Collect all lines containing the word "bodies" from the data.

-- Recorded data --
-*-*-
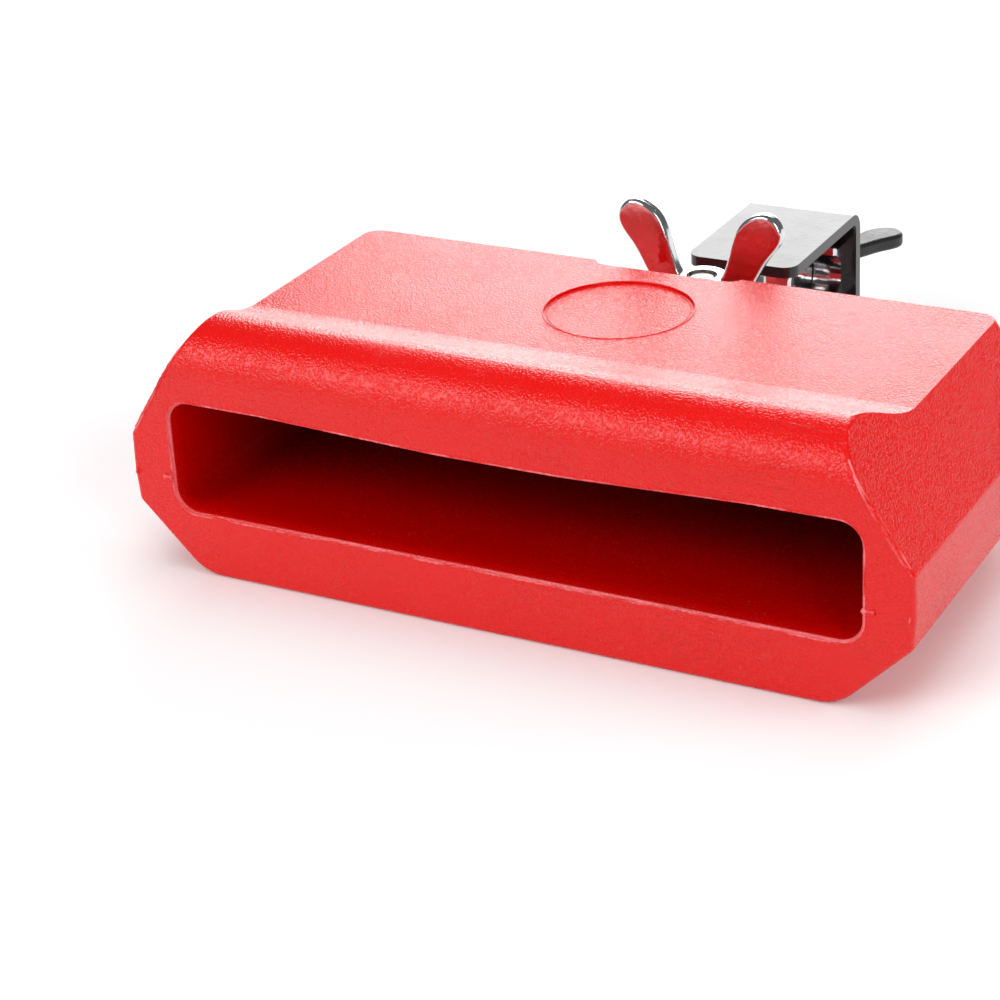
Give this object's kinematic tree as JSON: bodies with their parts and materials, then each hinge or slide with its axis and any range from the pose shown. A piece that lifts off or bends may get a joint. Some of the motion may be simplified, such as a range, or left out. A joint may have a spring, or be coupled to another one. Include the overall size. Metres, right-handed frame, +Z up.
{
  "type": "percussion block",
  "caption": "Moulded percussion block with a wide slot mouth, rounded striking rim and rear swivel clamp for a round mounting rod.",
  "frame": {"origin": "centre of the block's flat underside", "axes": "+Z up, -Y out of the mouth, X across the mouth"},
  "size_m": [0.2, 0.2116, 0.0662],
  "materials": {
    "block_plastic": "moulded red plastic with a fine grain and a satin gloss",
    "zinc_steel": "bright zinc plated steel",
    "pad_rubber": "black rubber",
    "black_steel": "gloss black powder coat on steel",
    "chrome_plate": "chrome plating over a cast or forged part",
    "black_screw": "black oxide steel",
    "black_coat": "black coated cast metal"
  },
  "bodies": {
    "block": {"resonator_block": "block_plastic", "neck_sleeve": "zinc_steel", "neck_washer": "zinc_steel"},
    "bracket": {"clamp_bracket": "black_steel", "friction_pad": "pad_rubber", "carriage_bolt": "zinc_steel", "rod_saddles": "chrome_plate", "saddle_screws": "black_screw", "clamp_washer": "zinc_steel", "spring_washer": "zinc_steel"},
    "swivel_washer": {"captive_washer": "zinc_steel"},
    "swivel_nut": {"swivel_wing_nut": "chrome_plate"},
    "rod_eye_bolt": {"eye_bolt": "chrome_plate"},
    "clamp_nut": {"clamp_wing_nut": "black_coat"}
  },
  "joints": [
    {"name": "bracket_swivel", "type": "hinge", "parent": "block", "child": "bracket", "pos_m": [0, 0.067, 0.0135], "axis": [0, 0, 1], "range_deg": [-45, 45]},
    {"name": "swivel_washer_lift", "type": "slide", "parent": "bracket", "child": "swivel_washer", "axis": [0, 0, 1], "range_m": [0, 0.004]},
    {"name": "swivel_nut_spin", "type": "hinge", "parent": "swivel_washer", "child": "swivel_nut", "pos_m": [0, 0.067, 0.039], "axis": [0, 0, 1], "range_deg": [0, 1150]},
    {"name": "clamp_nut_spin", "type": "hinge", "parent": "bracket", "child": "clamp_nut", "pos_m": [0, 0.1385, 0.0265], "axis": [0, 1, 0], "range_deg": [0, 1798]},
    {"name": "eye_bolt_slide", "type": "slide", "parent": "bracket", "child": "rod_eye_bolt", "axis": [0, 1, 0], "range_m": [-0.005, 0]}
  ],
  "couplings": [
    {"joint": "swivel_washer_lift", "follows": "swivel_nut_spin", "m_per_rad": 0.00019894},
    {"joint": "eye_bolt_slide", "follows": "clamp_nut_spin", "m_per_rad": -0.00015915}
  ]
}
-*-*-
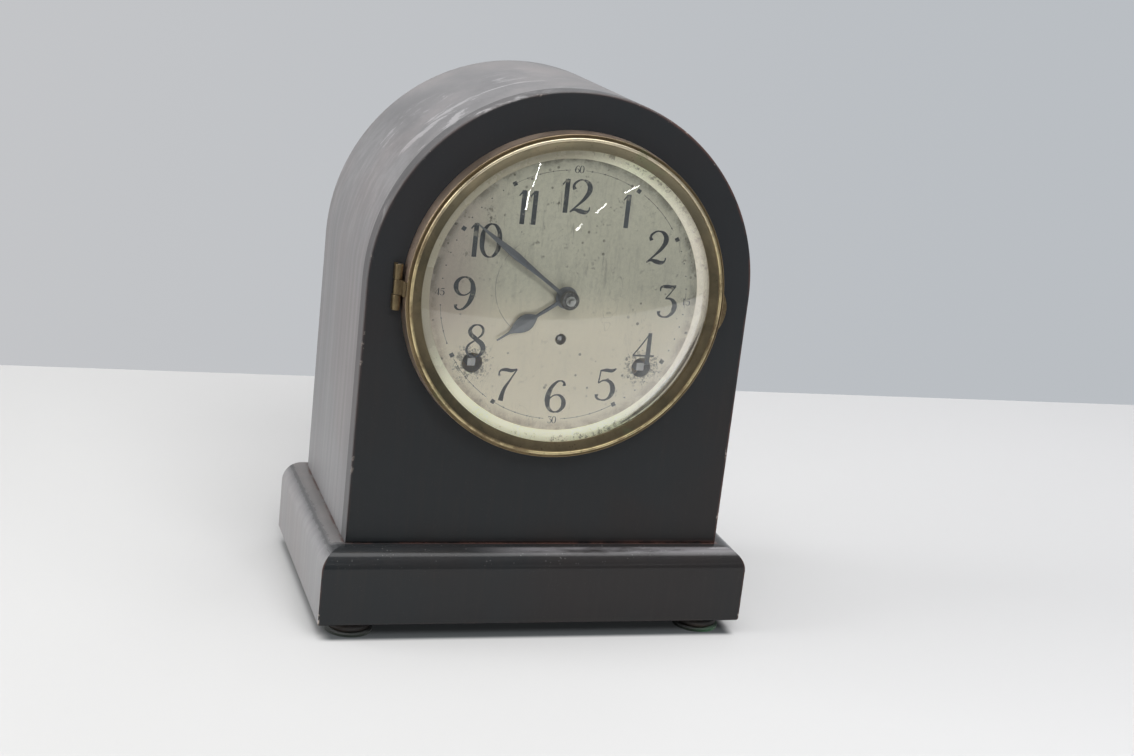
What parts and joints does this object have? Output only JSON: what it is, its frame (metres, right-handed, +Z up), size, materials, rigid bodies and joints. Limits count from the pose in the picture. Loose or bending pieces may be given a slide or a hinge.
-*-*-
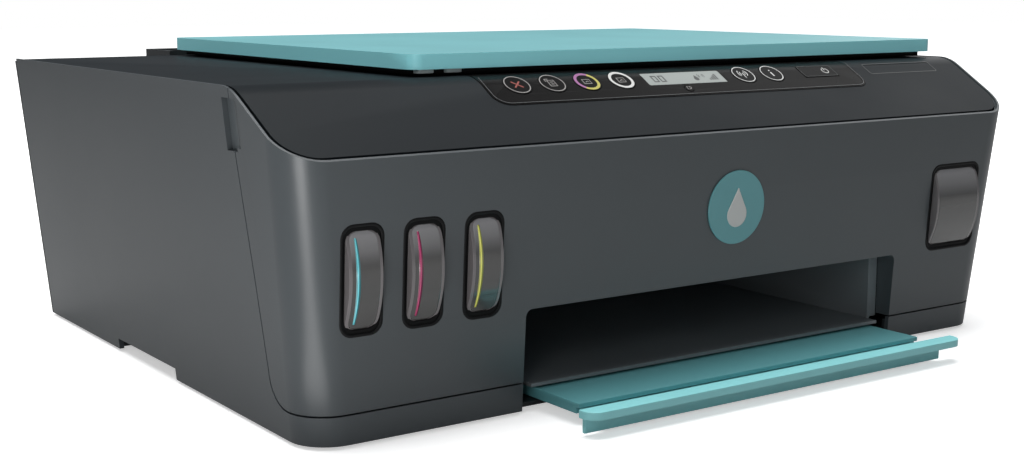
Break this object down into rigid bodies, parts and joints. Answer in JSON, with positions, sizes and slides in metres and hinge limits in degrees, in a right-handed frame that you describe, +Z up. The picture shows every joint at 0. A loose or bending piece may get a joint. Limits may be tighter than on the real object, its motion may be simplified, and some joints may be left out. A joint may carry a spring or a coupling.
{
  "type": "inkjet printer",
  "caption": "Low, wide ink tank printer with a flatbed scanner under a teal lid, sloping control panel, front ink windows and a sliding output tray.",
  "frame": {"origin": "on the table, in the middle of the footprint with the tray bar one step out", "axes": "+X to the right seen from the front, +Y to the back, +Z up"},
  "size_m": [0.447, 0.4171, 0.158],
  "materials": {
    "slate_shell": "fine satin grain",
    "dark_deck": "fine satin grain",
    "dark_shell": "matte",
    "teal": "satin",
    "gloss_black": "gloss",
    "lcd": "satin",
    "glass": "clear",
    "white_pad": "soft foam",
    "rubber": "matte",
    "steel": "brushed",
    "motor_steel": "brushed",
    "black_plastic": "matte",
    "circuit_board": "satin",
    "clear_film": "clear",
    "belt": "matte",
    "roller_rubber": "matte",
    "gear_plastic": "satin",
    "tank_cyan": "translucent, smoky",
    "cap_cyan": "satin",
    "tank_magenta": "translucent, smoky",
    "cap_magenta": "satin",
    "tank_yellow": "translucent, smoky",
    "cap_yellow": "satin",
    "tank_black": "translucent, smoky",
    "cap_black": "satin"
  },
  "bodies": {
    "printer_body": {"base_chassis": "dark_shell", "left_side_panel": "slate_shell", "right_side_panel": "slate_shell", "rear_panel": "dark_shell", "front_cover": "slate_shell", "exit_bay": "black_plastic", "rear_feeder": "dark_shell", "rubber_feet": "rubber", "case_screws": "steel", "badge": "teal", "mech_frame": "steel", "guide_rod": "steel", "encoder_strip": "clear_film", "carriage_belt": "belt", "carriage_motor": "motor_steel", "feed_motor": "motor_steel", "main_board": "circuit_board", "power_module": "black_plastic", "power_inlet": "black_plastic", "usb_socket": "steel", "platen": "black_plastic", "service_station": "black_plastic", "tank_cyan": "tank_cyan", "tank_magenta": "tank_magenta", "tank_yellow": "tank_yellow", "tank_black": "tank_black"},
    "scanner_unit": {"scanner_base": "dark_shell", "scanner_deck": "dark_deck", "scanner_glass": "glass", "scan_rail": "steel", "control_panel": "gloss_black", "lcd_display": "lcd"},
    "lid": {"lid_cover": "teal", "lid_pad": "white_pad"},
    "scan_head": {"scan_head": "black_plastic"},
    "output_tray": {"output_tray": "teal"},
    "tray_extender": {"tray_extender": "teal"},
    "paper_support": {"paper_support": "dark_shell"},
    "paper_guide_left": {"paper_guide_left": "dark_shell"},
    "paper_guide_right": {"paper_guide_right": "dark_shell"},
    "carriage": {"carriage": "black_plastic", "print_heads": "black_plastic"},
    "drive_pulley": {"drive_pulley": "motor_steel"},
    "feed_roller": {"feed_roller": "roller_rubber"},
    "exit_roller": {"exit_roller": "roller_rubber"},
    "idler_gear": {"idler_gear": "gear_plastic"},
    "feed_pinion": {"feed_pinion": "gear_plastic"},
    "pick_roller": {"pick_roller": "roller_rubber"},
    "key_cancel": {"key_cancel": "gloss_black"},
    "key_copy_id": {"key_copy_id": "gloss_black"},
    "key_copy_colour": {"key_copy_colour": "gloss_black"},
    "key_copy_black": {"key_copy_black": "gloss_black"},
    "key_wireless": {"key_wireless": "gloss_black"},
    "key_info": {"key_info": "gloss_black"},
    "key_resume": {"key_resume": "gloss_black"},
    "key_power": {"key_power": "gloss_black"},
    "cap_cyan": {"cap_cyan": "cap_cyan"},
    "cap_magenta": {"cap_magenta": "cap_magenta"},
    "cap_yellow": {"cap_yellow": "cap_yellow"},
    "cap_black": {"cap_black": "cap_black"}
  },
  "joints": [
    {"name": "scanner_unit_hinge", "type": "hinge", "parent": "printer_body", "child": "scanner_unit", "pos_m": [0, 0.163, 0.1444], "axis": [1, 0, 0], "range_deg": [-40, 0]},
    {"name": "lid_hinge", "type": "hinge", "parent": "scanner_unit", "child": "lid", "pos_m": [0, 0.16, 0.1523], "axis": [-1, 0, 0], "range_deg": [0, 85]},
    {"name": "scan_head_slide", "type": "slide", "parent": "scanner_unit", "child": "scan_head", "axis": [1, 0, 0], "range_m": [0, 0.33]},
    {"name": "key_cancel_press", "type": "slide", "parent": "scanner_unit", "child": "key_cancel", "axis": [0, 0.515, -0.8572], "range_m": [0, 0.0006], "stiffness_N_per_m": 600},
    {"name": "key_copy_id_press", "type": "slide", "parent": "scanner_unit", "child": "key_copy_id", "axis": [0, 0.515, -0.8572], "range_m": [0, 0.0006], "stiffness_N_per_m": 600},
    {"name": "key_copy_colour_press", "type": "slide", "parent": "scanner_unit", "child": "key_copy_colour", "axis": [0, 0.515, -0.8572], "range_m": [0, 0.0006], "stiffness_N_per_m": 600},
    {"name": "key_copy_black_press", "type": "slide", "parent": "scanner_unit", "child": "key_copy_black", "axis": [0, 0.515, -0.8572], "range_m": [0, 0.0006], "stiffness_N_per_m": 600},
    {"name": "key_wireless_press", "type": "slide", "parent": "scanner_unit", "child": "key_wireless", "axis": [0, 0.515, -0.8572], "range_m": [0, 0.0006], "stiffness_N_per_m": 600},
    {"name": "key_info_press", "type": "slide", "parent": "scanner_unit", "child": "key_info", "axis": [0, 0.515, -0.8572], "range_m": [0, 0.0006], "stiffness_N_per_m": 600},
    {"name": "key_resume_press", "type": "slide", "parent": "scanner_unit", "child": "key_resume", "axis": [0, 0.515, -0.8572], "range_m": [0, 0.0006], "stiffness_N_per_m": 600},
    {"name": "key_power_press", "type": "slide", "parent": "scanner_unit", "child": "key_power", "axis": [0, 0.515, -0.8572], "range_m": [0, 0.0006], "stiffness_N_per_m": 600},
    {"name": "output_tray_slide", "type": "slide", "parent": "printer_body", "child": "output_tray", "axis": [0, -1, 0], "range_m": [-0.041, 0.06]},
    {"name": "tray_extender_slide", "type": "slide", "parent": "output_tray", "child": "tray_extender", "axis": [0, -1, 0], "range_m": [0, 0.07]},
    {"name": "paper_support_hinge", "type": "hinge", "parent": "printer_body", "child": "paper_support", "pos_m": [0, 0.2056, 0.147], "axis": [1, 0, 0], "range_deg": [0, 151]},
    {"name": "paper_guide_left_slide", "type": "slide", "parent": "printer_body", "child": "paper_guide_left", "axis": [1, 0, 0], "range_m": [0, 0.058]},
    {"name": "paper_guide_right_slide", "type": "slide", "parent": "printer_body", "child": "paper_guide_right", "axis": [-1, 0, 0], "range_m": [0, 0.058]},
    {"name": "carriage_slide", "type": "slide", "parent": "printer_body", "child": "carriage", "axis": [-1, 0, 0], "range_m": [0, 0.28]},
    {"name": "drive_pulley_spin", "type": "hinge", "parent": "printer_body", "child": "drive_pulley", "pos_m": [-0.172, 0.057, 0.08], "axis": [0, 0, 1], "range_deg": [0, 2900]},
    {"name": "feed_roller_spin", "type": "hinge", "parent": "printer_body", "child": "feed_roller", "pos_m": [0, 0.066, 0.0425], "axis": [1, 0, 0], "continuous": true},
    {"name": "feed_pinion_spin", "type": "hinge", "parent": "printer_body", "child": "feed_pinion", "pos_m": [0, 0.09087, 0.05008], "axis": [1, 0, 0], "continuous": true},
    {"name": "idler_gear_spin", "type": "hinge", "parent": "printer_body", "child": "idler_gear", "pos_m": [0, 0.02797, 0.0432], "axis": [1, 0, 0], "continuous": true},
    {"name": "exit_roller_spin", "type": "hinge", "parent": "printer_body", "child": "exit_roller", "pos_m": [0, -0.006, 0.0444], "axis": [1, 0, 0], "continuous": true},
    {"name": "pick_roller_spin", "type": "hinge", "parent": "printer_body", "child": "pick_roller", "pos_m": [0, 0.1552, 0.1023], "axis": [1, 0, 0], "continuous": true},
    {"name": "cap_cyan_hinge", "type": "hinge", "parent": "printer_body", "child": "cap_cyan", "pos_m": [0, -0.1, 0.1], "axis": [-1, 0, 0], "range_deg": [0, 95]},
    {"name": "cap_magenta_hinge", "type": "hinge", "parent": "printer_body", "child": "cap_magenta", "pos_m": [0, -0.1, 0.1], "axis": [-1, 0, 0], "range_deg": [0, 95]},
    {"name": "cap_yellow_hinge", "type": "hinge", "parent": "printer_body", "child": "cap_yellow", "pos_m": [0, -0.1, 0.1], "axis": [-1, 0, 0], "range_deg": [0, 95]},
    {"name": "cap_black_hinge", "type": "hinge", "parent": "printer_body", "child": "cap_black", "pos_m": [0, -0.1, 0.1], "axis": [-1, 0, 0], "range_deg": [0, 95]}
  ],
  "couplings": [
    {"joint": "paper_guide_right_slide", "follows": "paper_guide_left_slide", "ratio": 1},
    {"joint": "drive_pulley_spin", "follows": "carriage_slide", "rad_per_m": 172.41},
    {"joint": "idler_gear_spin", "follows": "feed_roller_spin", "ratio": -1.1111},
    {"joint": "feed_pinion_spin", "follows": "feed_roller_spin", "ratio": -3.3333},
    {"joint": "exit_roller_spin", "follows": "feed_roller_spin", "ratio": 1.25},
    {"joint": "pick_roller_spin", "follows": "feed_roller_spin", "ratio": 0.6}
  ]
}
-*-*-
-- Answer for this exercise --
Give this object's kinematic tree as JSON: bodies with their parts and materials, then each hinge or slide with its axis and any range from the pose shown. A piece that lifts off or bends may get a joint. Some of the motion may be simplified, such as a range, or left out. A joint may have a spring, or be coupled to another one. Include the overall size. Metres, right-handed frame, +Z up.
  "bodies": {
What parts and joints does this object have? Output only JSON: what it is, its frame (metres, right-handed, +Z up), size, materials, rigid bodies and joints. Limits count from the pose in the picture. Loose or bending pieces may be given a slide or a hinge.
Break this object down into rigid bodies, parts and joints. Answer in JSON, with positions, sizes and slides in metres and hinge limits in degrees, in a right-handed frame that you describe, +Z up. The picture shows every joint at 0. A loose or bending piece may get a joint. Limits may be tighter than on the real object, its motion may be simplified, and some joints may be left out. A joint may carry a spring or a coupling.
  "bodies": {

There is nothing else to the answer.